---------- Data segment ----------

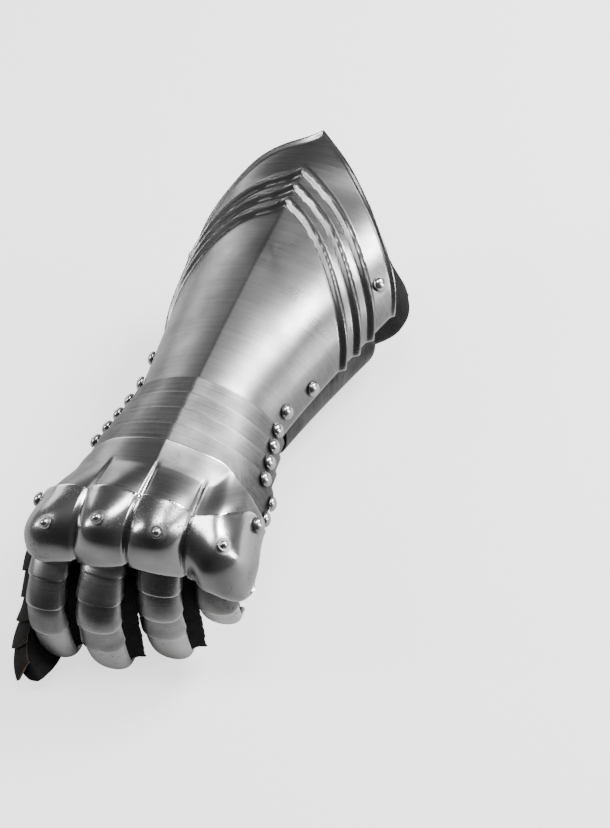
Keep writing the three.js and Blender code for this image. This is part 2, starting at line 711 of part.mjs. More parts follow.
function fingerPath(finger) {
  const floor = finger.z - finger.drop;
  const front = finger.y - finger.reach;
  const points = FINGER_SHAPE.map((row) => new THREE.Vector3(
    finger.x,
    finger.y - row.forward * finger.reach,
    finger.z - row.down * finger.drop,
  )).filter((point) => point.z > floor + TIP_RADIUS);
  TIP_TURNS.forEach((turn) => points.push(new THREE.Vector3(
    finger.x,
    front + TIP_RADIUS * (1 - Math.cos(turn)),
    floor + TIP_RADIUS * (1 - Math.sin(turn)),
  )));
  points.push(new THREE.Vector3(finger.x, front + TIP_RADIUS * TIP_FOLD, floor + TIP_LIFT));
  return limb(points, (t) => new THREE.Vector3(0, t.z, -t.y));
}

const fingerSizes = (finger, path) => (distance) => ({
  half: (finger.half - LAME_SHEET - LEATHER_GAP) * mix(1, 0.7, ease((distance - path.length + 26) / 20)),
  back: FINGER_CORE - LAME_SHEET - LEATHER_GAP,
  palm: mix(FINGER_CORE - LAME_SHEET - LEATHER_GAP, FOLDED_PALM, ease((distance - path.length + 44) / 14)),
});

for (const finger of FINGERS) {
  const path = fingerPath(finger);
  path.core = FINGER_CORE;
  gloveHollows.push(addTube(`glove_${finger.name}`, path, -FINGER_ROOT, fingerSizes(finger, path)));
  const ends = [...finger.edges.map((edge) => edge + FINGER_LAP_START), path.length - TIP_BARE];
  ends.forEach((end, k) => {
    const isTip = k === ends.length - 1;
    const surface = limbLame(path, {
      from: k === 0 ? 0 : ends[k - 1] - FINGER_OVERLAP,
      to: end,
      half: finger.half,
      rise: isTip ? 0 : FINGER_FLARE,
      corner: isTip ? TIP_CORNER : FINGER_CORNER,
      endShare: isTip ? TIP_TAPER : 1,
    });
    const rows = steps(0, 1, isTip ? 5 : 2);
    addMesh(`${finger.name}_lame_${k + 1}`, sheet(surface, steps(-1, 1, 6), rows, LAME_SHEET), 'brightSteel');
  });
}

// Thumb: a leather stall with a row of leather scales on its back

// Line of the thumb, as shares of the knuckle's half width, the hand's length and the axis height
const THUMB_LINE = [
  { across: -0.679, forward: 0.613, up: 0.740 },
  { across: -0.911, forward: 0.853, up: 0.760 },
  { across: -1.045, forward: 1.120, up: 0.731 },
  { across: -1.032, forward: 1.293, up: 0.644 },
  { across: -1.021, forward: 1.480, up: 0.481 },
  { across: -1.025, forward: 1.667, up: 0.308 },
  { across: -0.955, forward: 1.807, up: 0.177 },
  { across: -0.821, forward: 1.873, up: 0.138 },
];
const THUMB_FACING = new THREE.Vector3(-0.8, -0.25, 0.55);
const thumbPath = limb(
  THUMB_LINE.map((row) => new THREE.Vector3(
    row.across * KNUCKLE_HALF_THUMB,
    -row.forward * BACK_LENGTH,
    row.up * AXIS_Z,
  )),
  (t) => THUMB_FACING.clone().addScaledVector(t, -THUMB_FACING.dot(t)),
);
thumbPath.core = 0;

const thumbSizes = (distance) => {
  const share = clamp01(distance / thumbPath.length);
  const slim = mix(1, THUMB_SLIM, ease((share - 0.3) / 0.35));
  const deep = mix(1, THUMB_FLAT, ease((share - 0.35) / 0.35));
  return { half: THUMB_HALF * slim, back: THUMB_DEPTH * deep, palm: THUMB_DEPTH * deep };
};
gloveHollows.push(addTube('glove_thumb', thumbPath, -10, thumbSizes));

function thumbScale(from, to, turnHalf, flare) {
  return (u, v) => {
    const distance = mix(to - SCALE_ROUND * u * u * (1 - v), from, v);
    const frame = thumbPath.frame(distance);
    const { half, back } = thumbSizes(distance);
    const lift = LEATHER_GAP + SCALE_LEATHER + flare * (1 - v);
    return frame.place.clone()
      .addScaledVector(frame.out, (back + lift) * Math.cos(u * turnHalf))
      .addScaledVector(frame.side, (half + lift) * Math.sin(u * turnHalf));
  };
}

for (let k = 0; k < SCALE_COUNT; k += 1) {
  const from = SCALE_START + k * SCALE_PITCH;
  const surface = thumbScale(from, from + SCALE_PITCH + SCALE_OVERLAP, SCALE_WRAP, SCALE_FLARE);
  addMesh(`thumb_scale_${k + 1}`, sheet(surface, steps(-1, 1, 6), [0, 0.5, 1], SCALE_LEATHER), 'brownLeather');
}

const gloveSolid = gloveHollows.reduce((solid, hollow) => solid.subtract(hollow), gloveOuter);
addMesh('glove_hand', fromSolid(gloveSolid), 'blackLeather');

// Rivets: along both sides of the cuff, through the lapped lames, and one stud on each knuckle

function sideRivet(name, share, y, height, grip, pierced) {
  rivet(name, raised(share, y, height), archNormal(share, y), grip, pierced);
}

const cuffGrip = CUFF_SHEET + 1.5 * CLEARANCE + PLATE_SHEET;
const lapGrip = 2 * PLATE_SHEET + CLEARANCE;
const lapTop = lameRise * (lameWidth - LAME_OVERLAP / 2) / lameWidth;
const cuffPlates = ['cuff_plate', 'under_plate'];
for (const [side, share] of [['thumb', -RIVET_SHARE], ['outer', RIVET_SHARE]]) {
  const rear = CUFF_REAR_SHARES[side];
  const border = rearEdge(rear) - RIVET_BORDER;
  sideRivet(`rivet_cuff_rear_${side}`, rear, border, 0, CUFF_SHEET, ['cuff_plate']);
  sideRivet(`rivet_cuff_mid_${side}`, share * CUFF_MID_SHARE, CUFF_MID_Y, 0, cuffGrip, cuffPlates);
  sideRivet(`rivet_cuff_front_${side}`, share, CUFF_FRONT_Y, 0, cuffGrip, cuffPlates);
  for (let k = 0; k < LAME_COUNT; k += 1) {
    const y = -k * LAME_PITCH - LAME_OVERLAP / 2;
    const under = k === 0 ? 'cuff_plate' : `wrist_lame_${k}`;
    sideRivet(`rivet_lame_${k + 1}_${side}`, share, y, lapTop, lapGrip, [under, `wrist_lame_${k + 1}`]);
  }
}

const LAST_LAME = `wrist_lame_${LAME_COUNT}`;
for (const [name, back] of [['rivet_wing_rear', WING_REAR], ['rivet_wing_front', WING_FRONT]]) {
  const y = -BACK_REAR + back;
  sideRivet(name, WING_SHARE, y, lapHeight(-(LAME_COUNT - 1) * LAME_PITCH, y), PLATE_SHEET, [LAST_LAME]);
}

const KNUCKLE_SIDE = { outer: 0.72, thumb: -0.72, along: 0.93, alongThumb: 0.94 };
const KNUCKLE_GRIP = 3 * PLATE_SHEET + 5 * CLEARANCE + lameRise;
const knucklePlates = ['knuckle_plate', 'back_plate', LAST_LAME];
rivet(
  'rivet_knuckle_outer',
  knuckleSurface(KNUCKLE_SIDE.outer, KNUCKLE_SIDE.along),
  normalOf(knuckleSurface, KNUCKLE_SIDE.outer, KNUCKLE_SIDE.along),
  KNUCKLE_GRIP,
  knucklePlates,
);
rivet(
  'rivet_knuckle_thumb',
  knuckleSurface(KNUCKLE_SIDE.thumb, KNUCKLE_SIDE.alongThumb),
  normalOf(knuckleSurface, KNUCKLE_SIDE.thumb, KNUCKLE_SIDE.alongThumb),
  3 * PLATE_SHEET + CLEARANCE,
  knucklePlates.slice(0, 2),
);

function studOn(name, share, v) {
  const place = knuckleSurface(share, v);
  const normal = normalOf(knuckleSurface, share, v);
  rivet(name, place, normal, PLATE_SHEET, ['knuckle_plate'], STUD_HEAD, STUD_DOME, STUD_COLLAR);
}
FINGERS.forEach((finger, k) => {
  const share = mix(BAY_EDGES[k], BAY_EDGES[k + 1], STUD_PLACES[k].across);
  studOn(`knuckle_stud_${finger.name}`, share, STUD_PLACES[k].along);
});

for (const [name, plate] of plates) {
  let geometry = plate.geometry;
  if (holes.has(name)) {
    let solid = toSolid(geometry);
    for (const cut of holes.get(name)) solid = solid.subtract(cut);
    geometry = fromSolid(solid);
  }
  addMesh(name, geometry, plate.look);
}

// Origin at the middle of the footprint, on the table
const extent = new THREE.Box3().setFromObject(gauntlet);
const middle = extent.getCenter(new THREE.Vector3());
hand.position.set(-middle.x, -middle.y, -extent.min.z);

export default gauntlet;
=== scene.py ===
# %% [markdown]
# A left-hand armoured gauntlet, lying on its palm with the knuckles up.
# It is a set of thin steel plates riveted over a leather glove. Every plate is a bent
# sheet, so each one is modelled as a surface: a flat grid is laid down, its corners are
# sent to the place where the hammered sheet lies, and a Solidify modifier gives it its
# gauge. All lengths in the forms are millimetres and become metres as a piece is made.

# %% Load the frame
import math
import bpy
import numpy as np
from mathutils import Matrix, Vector


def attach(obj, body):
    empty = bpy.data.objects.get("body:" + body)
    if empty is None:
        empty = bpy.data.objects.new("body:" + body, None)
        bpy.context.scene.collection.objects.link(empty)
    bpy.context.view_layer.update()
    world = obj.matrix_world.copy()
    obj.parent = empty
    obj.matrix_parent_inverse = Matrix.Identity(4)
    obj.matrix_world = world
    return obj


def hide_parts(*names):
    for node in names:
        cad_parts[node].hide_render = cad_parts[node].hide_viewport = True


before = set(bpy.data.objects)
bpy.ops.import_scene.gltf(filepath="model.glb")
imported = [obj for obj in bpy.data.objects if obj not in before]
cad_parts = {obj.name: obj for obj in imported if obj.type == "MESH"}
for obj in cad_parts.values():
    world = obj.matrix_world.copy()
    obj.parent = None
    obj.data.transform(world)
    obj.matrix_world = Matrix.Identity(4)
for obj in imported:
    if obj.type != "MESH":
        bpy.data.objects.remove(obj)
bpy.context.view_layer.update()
# the forms are measured from the wrist; this is the wrist's place in the frame, in mm
HAND_ORIGIN = np.array([-0.1608, -20.5731, 0.0])
print("frame loaded,", len(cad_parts), "nodes")

# %% [markdown]
# The camera stands where the photographer stood: above the fingers, on the little-finger
# side, turned a little about its own axis. It could be aimed with a Track To constraint,
# but the roll matters here, so its place and its three angles are set as numbers.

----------

= The request =
Repeat word for word the lines from the line containing "for (const [name, plate]" to the line containing "bpy.context.scene.collection.objects.link(empty)", both lines included; nothing else should appear.

= Completed task =
for (const [name, plate] of plates) {
  let geometry = plate.geometry;
  if (holes.has(name)) {
    let solid = toSolid(geometry);
    for (const cut of holes.get(name)) solid = solid.subtract(cut);
    geometry = fromSolid(solid);
  }
  addMesh(name, geometry, plate.look);
}

// Origin at the middle of the footprint, on the table
const extent = new THREE.Box3().setFromObject(gauntlet);
const middle = extent.getCenter(new THREE.Vector3());
hand.position.set(-middle.x, -middle.y, -extent.min.z);

export default gauntlet;
=== scene.py ===
# %% [markdown]
# A left-hand armoured gauntlet, lying on its palm with the knuckles up.
# It is a set of thin steel plates riveted over a leather glove. Every plate is a bent
# sheet, so each one is modelled as a surface: a flat grid is laid down, its corners are
# sent to the place where the hammered sheet lies, and a Solidify modifier gives it its
# gauge. All lengths in the forms are millimetres and become metres as a piece is made.

# %% Load the frame
import math
import bpy
import numpy as np
from mathutils import Matrix, Vector


def attach(obj, body):
    empty = bpy.data.objects.get("body:" + body)
    if empty is None:
        empty = bpy.data.objects.new("body:" + body, None)
        bpy.context.scene.collection.objects.link(empty)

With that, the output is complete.